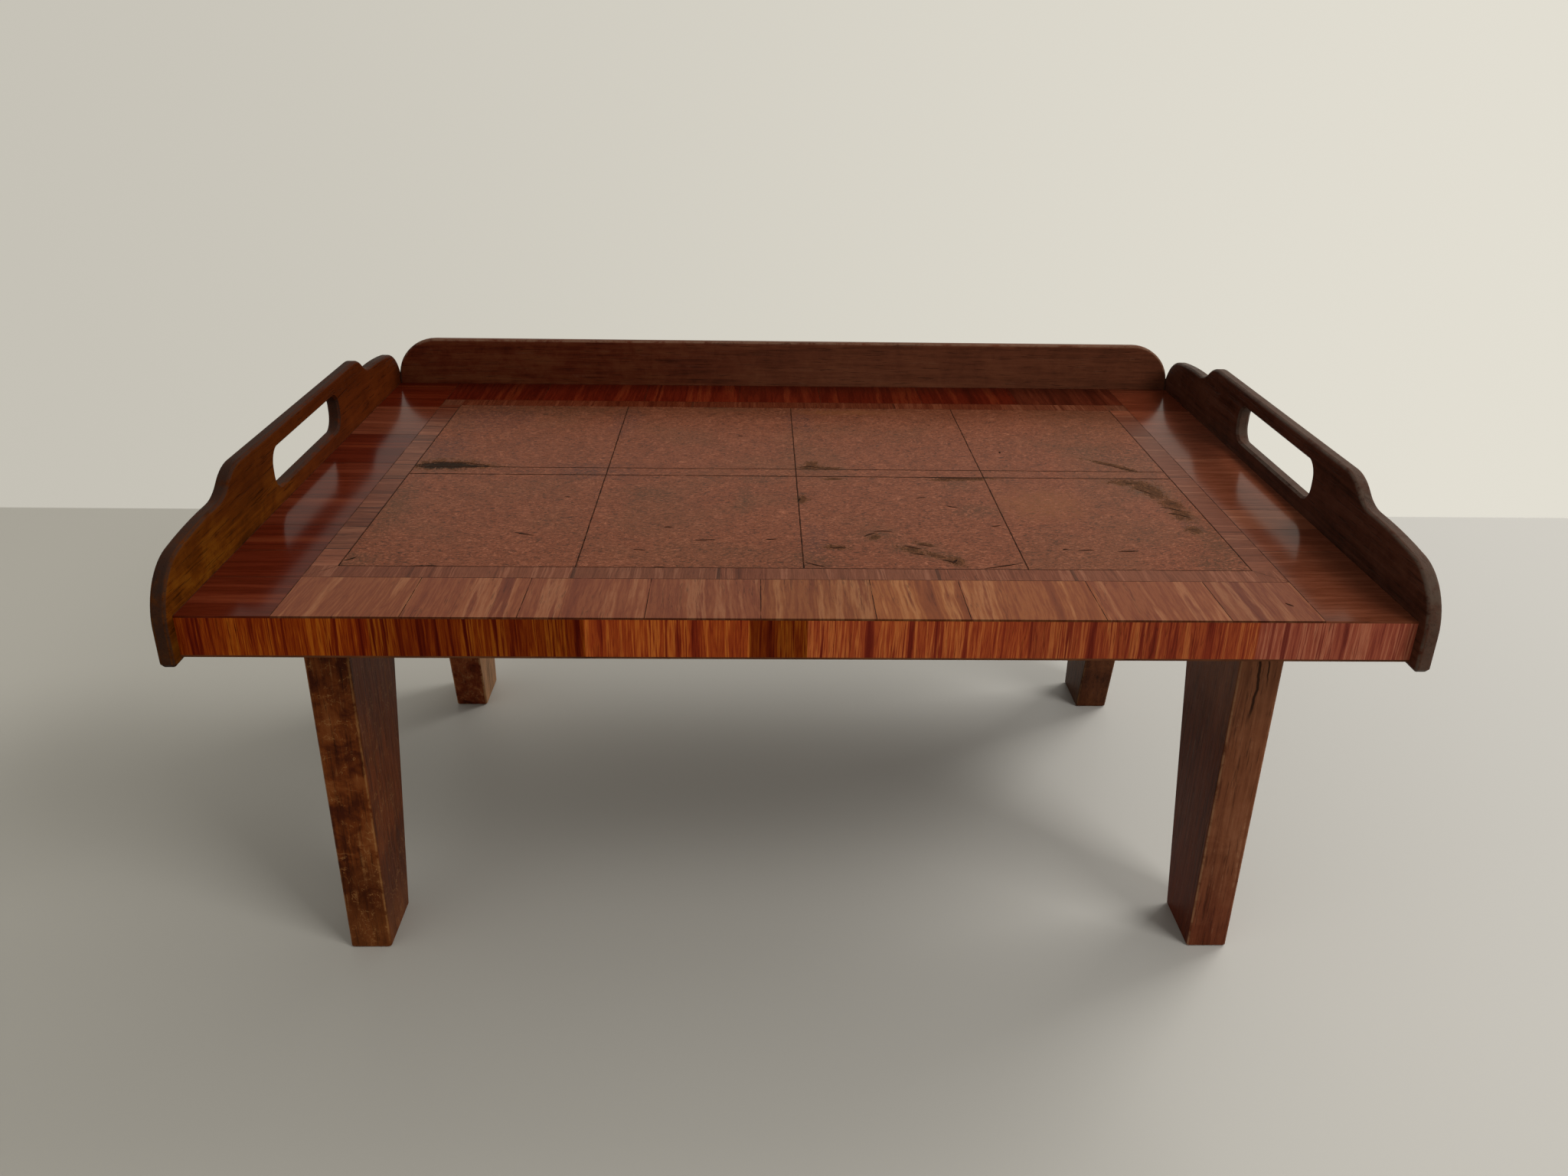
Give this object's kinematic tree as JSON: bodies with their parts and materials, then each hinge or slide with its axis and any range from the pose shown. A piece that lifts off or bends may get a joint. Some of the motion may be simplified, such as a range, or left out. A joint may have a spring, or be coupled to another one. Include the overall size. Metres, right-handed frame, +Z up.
{
  "type": "coffee table",
  "caption": "Low coffee table with an inlaid tray top, pierced and shaped end boards as handles, a back rail and tapered plank legs.",
  "frame": {"origin": "on the floor, below the middle of the table", "axes": "+X along the length, towards the right end board; +Y from the open front towards the back rail; +Z up"},
  "size_m": [0.862, 0.598, 0.395],
  "materials": {
    "burr_veneer": "gloss lacquer",
    "band_veneer": "gloss lacquer",
    "edge_veneer": "satin lacquer",
    "dark_oak": "worn satin polish",
    "leg_oak": "worn satin polish",
    "core_board": "bare",
    "backing_veneer": "matt polish",
    "beech": "bare"
  },
  "bodies": {
    "root": {"top_core": "core_board", "underside_veneer": "backing_veneer", "front_edge_veneer": "edge_veneer", "burr_panel_front_1": "burr_veneer", "burr_panel_front_2": "burr_veneer", "burr_panel_front_3": "burr_veneer", "burr_panel_front_4": "burr_veneer", "burr_panel_back_1": "burr_veneer", "burr_panel_back_2": "burr_veneer", "burr_panel_back_3": "burr_veneer", "burr_panel_back_4": "burr_veneer", "middle_strip": "burr_veneer", "band_corner_squares": "band_veneer", "narrow_band_front": "band_veneer", "narrow_band_back": "band_veneer", "narrow_band_left": "band_veneer", "narrow_band_right": "band_veneer", "wide_band_front": "band_veneer", "wide_band_back": "band_veneer", "wide_band_left": "band_veneer", "wide_band_right": "band_veneer", "left_end_board": "dark_oak", "right_end_board": "dark_oak", "back_rail": "dark_oak", "leg_front_left": "leg_oak", "leg_front_right": "leg_oak", "leg_back_left": "leg_oak", "leg_back_right": "leg_oak", "left_board_tongue": "beech", "right_board_tongue": "beech", "back_rail_tongue": "beech"}
  },
  "joints": []
}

━━━━━━━━━━━━━━━━━━━━━━━━━━━━━━

# [Task details]
Copy every line of the material, please, keeping it exactly the same.

# [Result of this exercise]
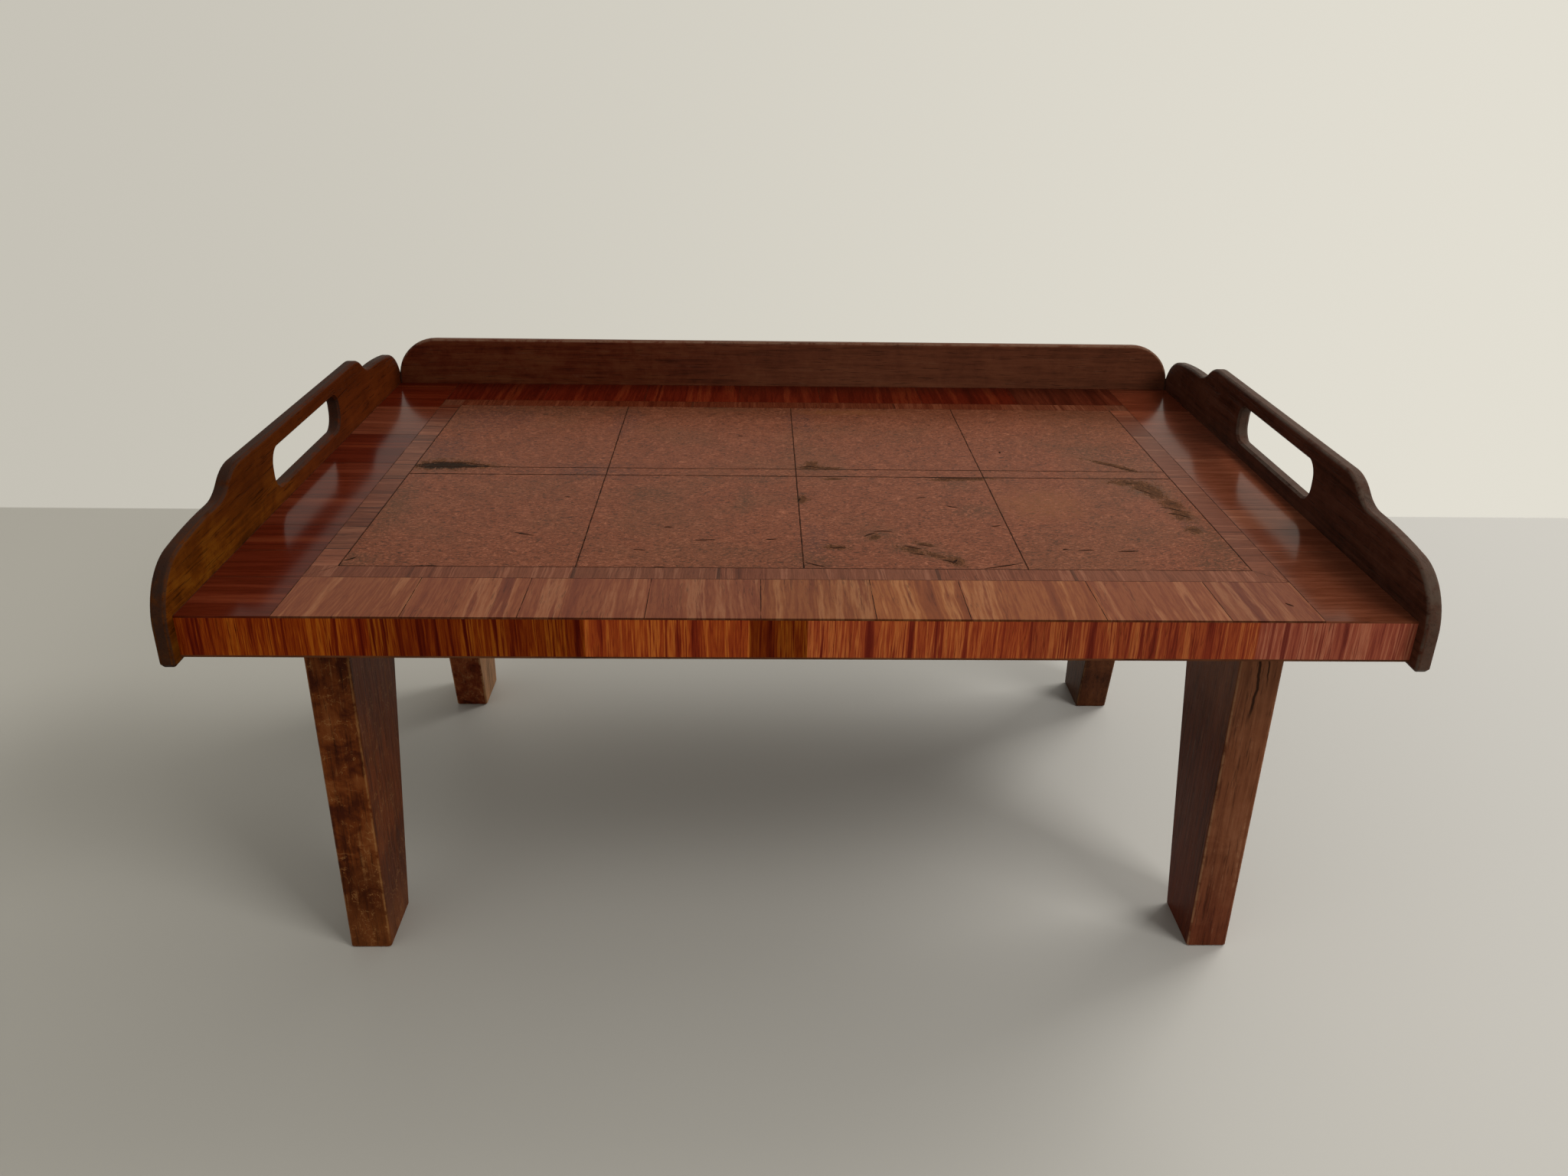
Give this object's kinematic tree as JSON: bodies with their parts and materials, then each hinge or slide with its axis and any range from the pose shown. A piece that lifts off or bends may get a joint. Some of the motion may be simplified, such as a range, or left out. A joint may have a spring, or be coupled to another one. Include the overall size. Metres, right-handed frame, +Z up.
{
  "type": "coffee table",
  "caption": "Low coffee table with an inlaid tray top, pierced and shaped end boards as handles, a back rail and tapered plank legs.",
  "frame": {"origin": "on the floor, below the middle of the table", "axes": "+X along the length, towards the right end board; +Y from the open front towards the back rail; +Z up"},
  "size_m": [0.862, 0.598, 0.395],
  "materials": {
    "burr_veneer": "gloss lacquer",
    "band_veneer": "gloss lacquer",
    "edge_veneer": "satin lacquer",
    "dark_oak": "worn satin polish",
    "leg_oak": "worn satin polish",
    "core_board": "bare",
    "backing_veneer": "matt polish",
    "beech": "bare"
  },
  "bodies": {
    "root": {"top_core": "core_board", "underside_veneer": "backing_veneer", "front_edge_veneer": "edge_veneer", "burr_panel_front_1": "burr_veneer", "burr_panel_front_2": "burr_veneer", "burr_panel_front_3": "burr_veneer", "burr_panel_front_4": "burr_veneer", "burr_panel_back_1": "burr_veneer", "burr_panel_back_2": "burr_veneer", "burr_panel_back_3": "burr_veneer", "burr_panel_back_4": "burr_veneer", "middle_strip": "burr_veneer", "band_corner_squares": "band_veneer", "narrow_band_front": "band_veneer", "narrow_band_back": "band_veneer", "narrow_band_left": "band_veneer", "narrow_band_right": "band_veneer", "wide_band_front": "band_veneer", "wide_band_back": "band_veneer", "wide_band_left": "band_veneer", "wide_band_right": "band_veneer", "left_end_board": "dark_oak", "right_end_board": "dark_oak", "back_rail": "dark_oak", "leg_front_left": "leg_oak", "leg_front_right": "leg_oak", "leg_back_left": "leg_oak", "leg_back_right": "leg_oak", "left_board_tongue": "beech", "right_board_tongue": "beech", "back_rail_tongue": "beech"}
  },
  "joints": []
}